There’s an edge to Stiller he too rarely exploits and the early buzz on his first directorial effort since 2001 cult classic fashion-farce Zoolander pegged it as a merciless send-up of war flick clichés and Hollywood excess; a precision-targeted comedy bomb.

Well, it hits, it misses, it leaves targets bloodied but unbowed. Tropic Thunder is a lot of fun, but not quite the Apocalypse Wow suggested by the online promo clips of acutely observed fake Making Of Rain Of Madness.

There’s a purity to that idea – glimpsing the absurd workings of the movie machine – that Tropic Thunder as a feature doesn’t share, ending up a mishmash of genre parody and Hollywood satire, suffering from skewed internal logic and no sense of the rules of its own reality.

This might seem like a grand criticism for a movie designed to make you laugh, but even modest Apatow send-up Walk Hard: The Dewey Cox Story knew its limits and worked within them, allowing an emotional investment in the story of John C Reilly’s idiotic, OTT rock star…

Here, there’s a host of idiots to enjoy, if not identify with: Stiller is Tugg Speedman, a fading action star whose attempt to gain Oscar-snaffling credibility tanked in Simple Jack. Jack Black is Jeff Portnoy, a critically reviled but commercially successful comedian similarly keen for some kudos to go with the vast quantities of drugs he consumes.

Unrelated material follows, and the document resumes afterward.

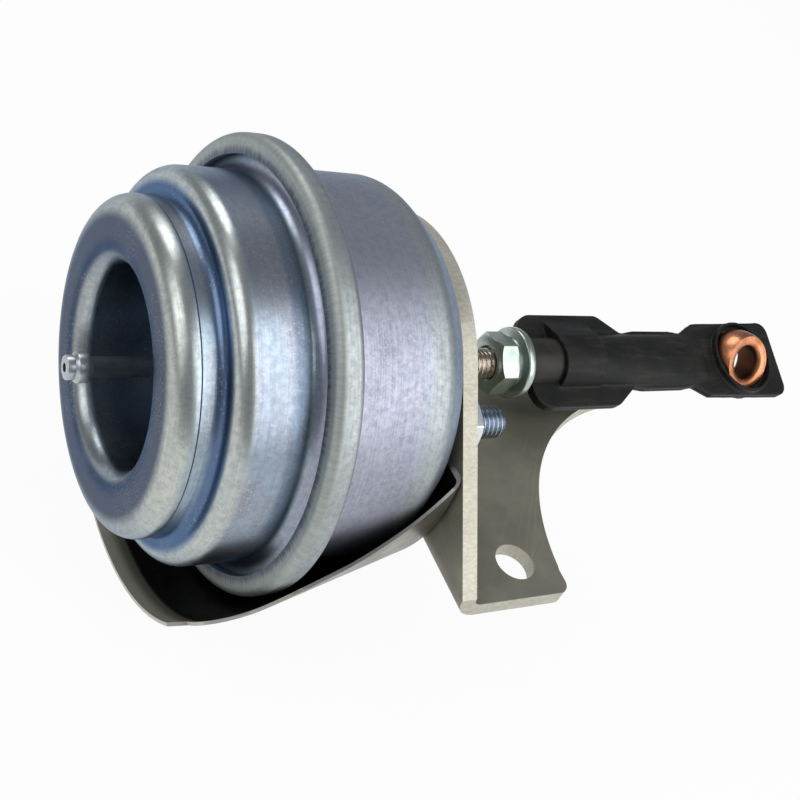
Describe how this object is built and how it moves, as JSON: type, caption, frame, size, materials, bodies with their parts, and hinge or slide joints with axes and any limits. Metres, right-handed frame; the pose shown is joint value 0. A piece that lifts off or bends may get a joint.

Then there’s Robert Downey Jr as Kirk Lazarus, an Australian Oscar-winner whose Method dedication stretches so far that he has his skin surgically dyed in order to play an African-American sergeant in Tropic Thunder - the magnum opus of British director Damien Cockburn (Steve Coogan).

With the shoot going disastrously over schedule and over budget, Cockburn drops his pack of prima donnas in the jungle, intending to terrorise them with stunt-explosions, but they’re soon confronted with a very real enemy in the form of gun-toting drug-runners Flaming Dragon.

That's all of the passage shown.